Retype, exactly as written, every line from the one containing "Turn this picture" down to the one containing "block_length = 80.0", including both, and nothing else.

#### INPUT RECORDS

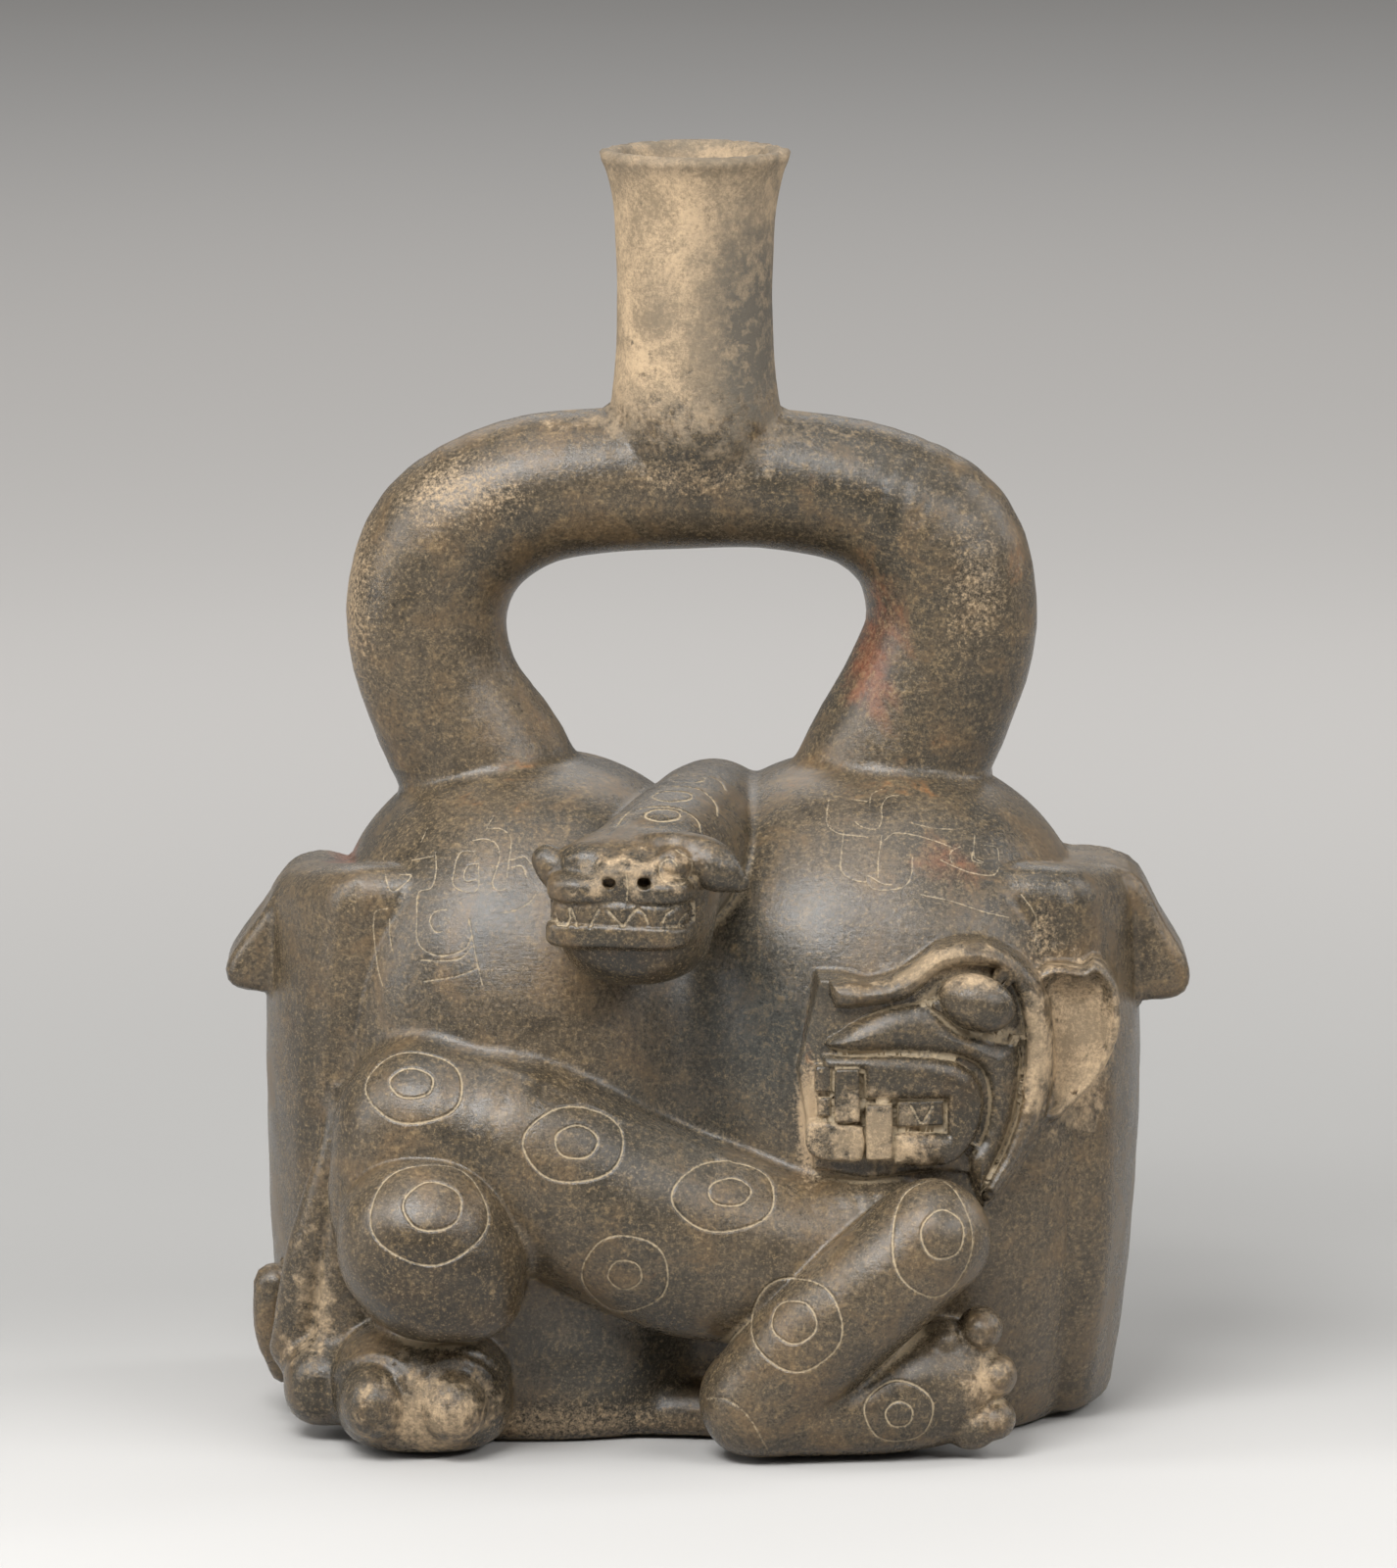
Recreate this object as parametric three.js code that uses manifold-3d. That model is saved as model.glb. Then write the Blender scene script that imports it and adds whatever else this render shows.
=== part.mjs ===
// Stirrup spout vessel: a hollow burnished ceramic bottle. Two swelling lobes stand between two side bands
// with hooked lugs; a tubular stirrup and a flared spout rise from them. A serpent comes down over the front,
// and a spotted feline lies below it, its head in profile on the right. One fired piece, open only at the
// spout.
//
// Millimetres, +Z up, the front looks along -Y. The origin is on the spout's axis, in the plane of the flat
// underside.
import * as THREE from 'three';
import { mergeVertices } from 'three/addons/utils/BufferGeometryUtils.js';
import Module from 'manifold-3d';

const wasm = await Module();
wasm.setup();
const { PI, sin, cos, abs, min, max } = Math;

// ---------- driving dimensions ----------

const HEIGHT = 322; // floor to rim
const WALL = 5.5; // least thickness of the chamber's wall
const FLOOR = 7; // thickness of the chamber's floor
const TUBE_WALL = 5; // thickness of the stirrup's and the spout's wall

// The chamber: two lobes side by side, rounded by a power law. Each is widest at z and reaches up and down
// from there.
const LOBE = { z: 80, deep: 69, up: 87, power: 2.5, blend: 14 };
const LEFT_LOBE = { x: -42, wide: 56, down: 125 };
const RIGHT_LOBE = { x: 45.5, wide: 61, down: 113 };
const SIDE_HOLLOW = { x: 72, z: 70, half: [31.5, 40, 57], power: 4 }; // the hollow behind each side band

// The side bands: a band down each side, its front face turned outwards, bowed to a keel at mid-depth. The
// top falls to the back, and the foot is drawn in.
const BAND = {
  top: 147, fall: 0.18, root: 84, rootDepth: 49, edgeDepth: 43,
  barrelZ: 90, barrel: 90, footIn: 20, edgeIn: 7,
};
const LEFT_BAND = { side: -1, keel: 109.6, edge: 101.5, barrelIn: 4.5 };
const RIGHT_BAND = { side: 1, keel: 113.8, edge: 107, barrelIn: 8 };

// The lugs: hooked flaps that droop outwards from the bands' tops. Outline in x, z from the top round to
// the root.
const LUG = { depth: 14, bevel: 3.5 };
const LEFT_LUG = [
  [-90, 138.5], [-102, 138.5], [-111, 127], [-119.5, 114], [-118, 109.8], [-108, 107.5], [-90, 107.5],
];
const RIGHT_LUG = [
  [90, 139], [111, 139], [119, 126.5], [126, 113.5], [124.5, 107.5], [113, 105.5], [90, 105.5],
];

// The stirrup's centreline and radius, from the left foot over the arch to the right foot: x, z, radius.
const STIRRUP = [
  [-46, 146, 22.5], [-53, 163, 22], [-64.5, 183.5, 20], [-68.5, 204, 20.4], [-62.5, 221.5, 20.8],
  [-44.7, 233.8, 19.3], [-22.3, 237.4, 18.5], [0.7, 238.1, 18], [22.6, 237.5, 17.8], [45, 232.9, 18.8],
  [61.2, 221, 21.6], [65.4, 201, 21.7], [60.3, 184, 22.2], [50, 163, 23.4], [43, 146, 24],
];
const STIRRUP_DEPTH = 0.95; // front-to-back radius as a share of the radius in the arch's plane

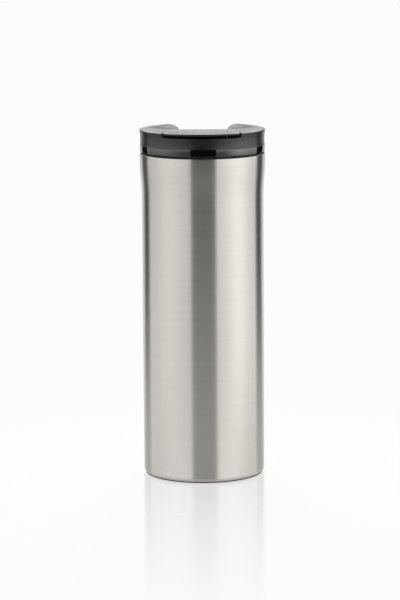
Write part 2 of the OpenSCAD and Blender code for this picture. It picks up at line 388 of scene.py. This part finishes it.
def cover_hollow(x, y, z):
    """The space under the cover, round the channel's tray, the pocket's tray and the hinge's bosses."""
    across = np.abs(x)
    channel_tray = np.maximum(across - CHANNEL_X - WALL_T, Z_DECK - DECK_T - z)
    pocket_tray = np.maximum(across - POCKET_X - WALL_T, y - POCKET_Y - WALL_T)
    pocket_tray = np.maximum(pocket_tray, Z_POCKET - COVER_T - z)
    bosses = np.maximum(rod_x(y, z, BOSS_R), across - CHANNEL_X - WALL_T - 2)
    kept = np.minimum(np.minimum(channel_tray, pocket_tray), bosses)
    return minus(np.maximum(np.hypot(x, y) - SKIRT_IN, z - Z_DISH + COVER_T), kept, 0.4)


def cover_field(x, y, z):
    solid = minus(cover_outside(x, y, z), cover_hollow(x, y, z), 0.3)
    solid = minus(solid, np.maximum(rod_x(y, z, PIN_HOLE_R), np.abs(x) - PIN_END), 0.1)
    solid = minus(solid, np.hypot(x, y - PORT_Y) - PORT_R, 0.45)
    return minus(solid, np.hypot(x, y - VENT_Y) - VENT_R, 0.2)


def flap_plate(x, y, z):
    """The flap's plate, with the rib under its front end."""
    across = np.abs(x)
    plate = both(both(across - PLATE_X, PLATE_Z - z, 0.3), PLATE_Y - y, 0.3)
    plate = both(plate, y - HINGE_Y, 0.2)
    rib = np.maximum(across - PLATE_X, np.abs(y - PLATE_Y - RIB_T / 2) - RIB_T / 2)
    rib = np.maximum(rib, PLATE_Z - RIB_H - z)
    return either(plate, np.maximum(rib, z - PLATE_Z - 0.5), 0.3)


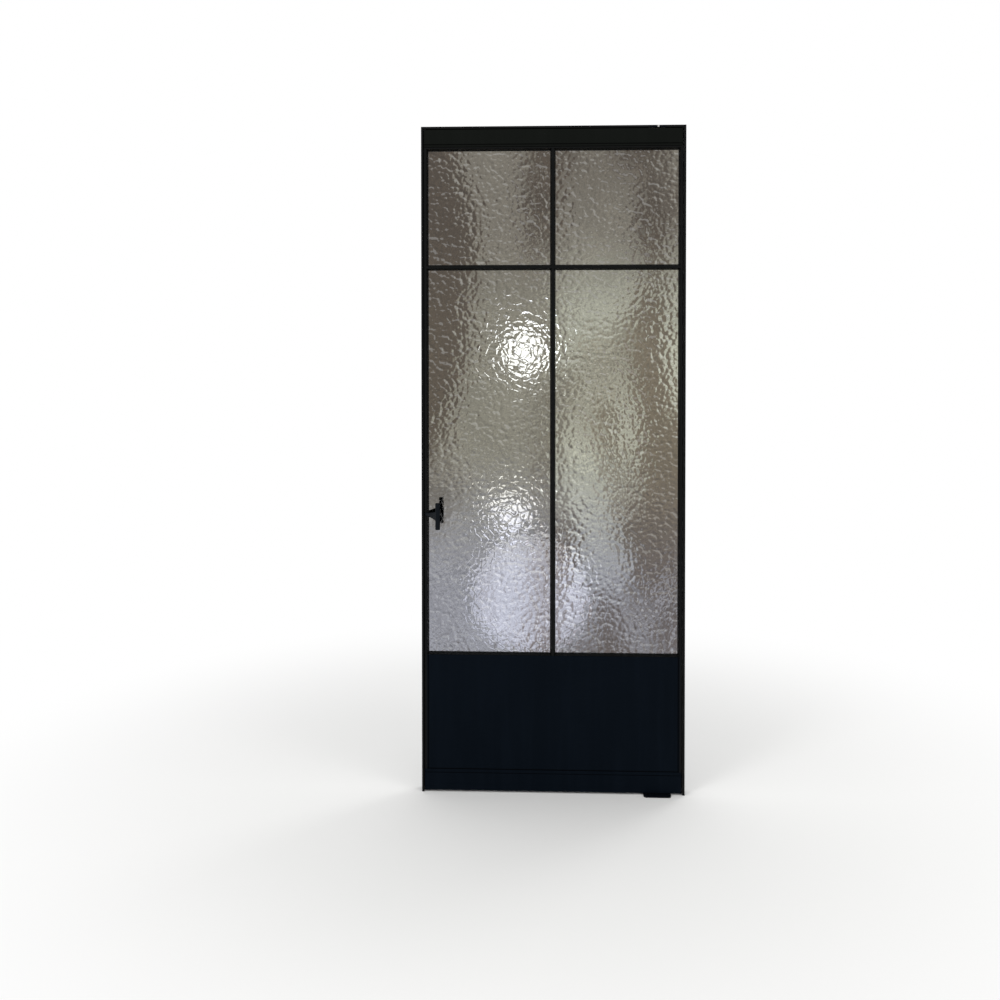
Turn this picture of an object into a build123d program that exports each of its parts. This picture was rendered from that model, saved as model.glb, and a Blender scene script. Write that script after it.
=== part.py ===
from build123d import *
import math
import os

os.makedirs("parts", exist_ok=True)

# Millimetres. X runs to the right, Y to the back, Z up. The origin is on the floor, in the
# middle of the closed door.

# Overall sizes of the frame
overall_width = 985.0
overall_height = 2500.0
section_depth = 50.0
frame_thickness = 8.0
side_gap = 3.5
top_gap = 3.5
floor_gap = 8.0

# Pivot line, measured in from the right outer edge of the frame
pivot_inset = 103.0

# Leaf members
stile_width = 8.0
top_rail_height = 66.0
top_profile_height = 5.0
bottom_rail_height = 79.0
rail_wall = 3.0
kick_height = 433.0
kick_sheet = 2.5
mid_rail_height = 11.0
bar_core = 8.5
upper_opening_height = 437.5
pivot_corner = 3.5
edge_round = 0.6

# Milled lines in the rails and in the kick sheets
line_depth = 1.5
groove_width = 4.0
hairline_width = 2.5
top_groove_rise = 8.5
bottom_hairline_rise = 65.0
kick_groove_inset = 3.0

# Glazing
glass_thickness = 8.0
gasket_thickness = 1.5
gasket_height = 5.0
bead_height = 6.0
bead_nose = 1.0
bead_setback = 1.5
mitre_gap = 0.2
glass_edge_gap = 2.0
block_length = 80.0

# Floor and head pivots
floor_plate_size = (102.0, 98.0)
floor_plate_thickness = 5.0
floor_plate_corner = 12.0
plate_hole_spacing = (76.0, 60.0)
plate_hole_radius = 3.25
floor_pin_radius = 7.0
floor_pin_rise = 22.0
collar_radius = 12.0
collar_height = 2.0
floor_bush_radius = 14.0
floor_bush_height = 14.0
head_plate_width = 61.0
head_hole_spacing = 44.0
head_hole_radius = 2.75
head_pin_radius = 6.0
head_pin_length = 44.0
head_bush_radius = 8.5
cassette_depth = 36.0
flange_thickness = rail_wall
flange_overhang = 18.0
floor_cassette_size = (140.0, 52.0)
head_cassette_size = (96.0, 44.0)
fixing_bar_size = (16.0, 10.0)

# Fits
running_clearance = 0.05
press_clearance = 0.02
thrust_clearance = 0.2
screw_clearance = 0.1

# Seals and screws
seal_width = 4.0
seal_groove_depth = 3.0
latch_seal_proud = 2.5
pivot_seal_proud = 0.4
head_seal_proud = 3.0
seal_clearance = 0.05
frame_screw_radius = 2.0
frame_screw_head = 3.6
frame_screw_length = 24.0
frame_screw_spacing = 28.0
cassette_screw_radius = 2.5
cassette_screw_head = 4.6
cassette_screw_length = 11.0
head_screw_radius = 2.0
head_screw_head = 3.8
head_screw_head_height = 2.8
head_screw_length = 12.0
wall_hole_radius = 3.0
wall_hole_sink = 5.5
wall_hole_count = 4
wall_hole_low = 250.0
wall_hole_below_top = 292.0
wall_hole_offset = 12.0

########

> [ANSWER TO THIS TASK]
Turn this picture of an object into a build123d program that exports each of its parts. This picture was rendered from that model, saved as model.glb, and a Blender scene script. Write that script after it.
=== part.py ===
from build123d import *
import math
import os

os.makedirs("parts", exist_ok=True)

# Millimetres. X runs to the right, Y to the back, Z up. The origin is on the floor, in the
# middle of the closed door.

# Overall sizes of the frame
overall_width = 985.0
overall_height = 2500.0
section_depth = 50.0
frame_thickness = 8.0
side_gap = 3.5
top_gap = 3.5
floor_gap = 8.0

# Pivot line, measured in from the right outer edge of the frame
pivot_inset = 103.0

# Leaf members
stile_width = 8.0
top_rail_height = 66.0
top_profile_height = 5.0
bottom_rail_height = 79.0
rail_wall = 3.0
kick_height = 433.0
kick_sheet = 2.5
mid_rail_height = 11.0
bar_core = 8.5
upper_opening_height = 437.5
pivot_corner = 3.5
edge_round = 0.6

# Milled lines in the rails and in the kick sheets
line_depth = 1.5
groove_width = 4.0
hairline_width = 2.5
top_groove_rise = 8.5
bottom_hairline_rise = 65.0
kick_groove_inset = 3.0

# Glazing
glass_thickness = 8.0
gasket_thickness = 1.5
gasket_height = 5.0
bead_height = 6.0
bead_nose = 1.0
bead_setback = 1.5
mitre_gap = 0.2
glass_edge_gap = 2.0
block_length = 80.0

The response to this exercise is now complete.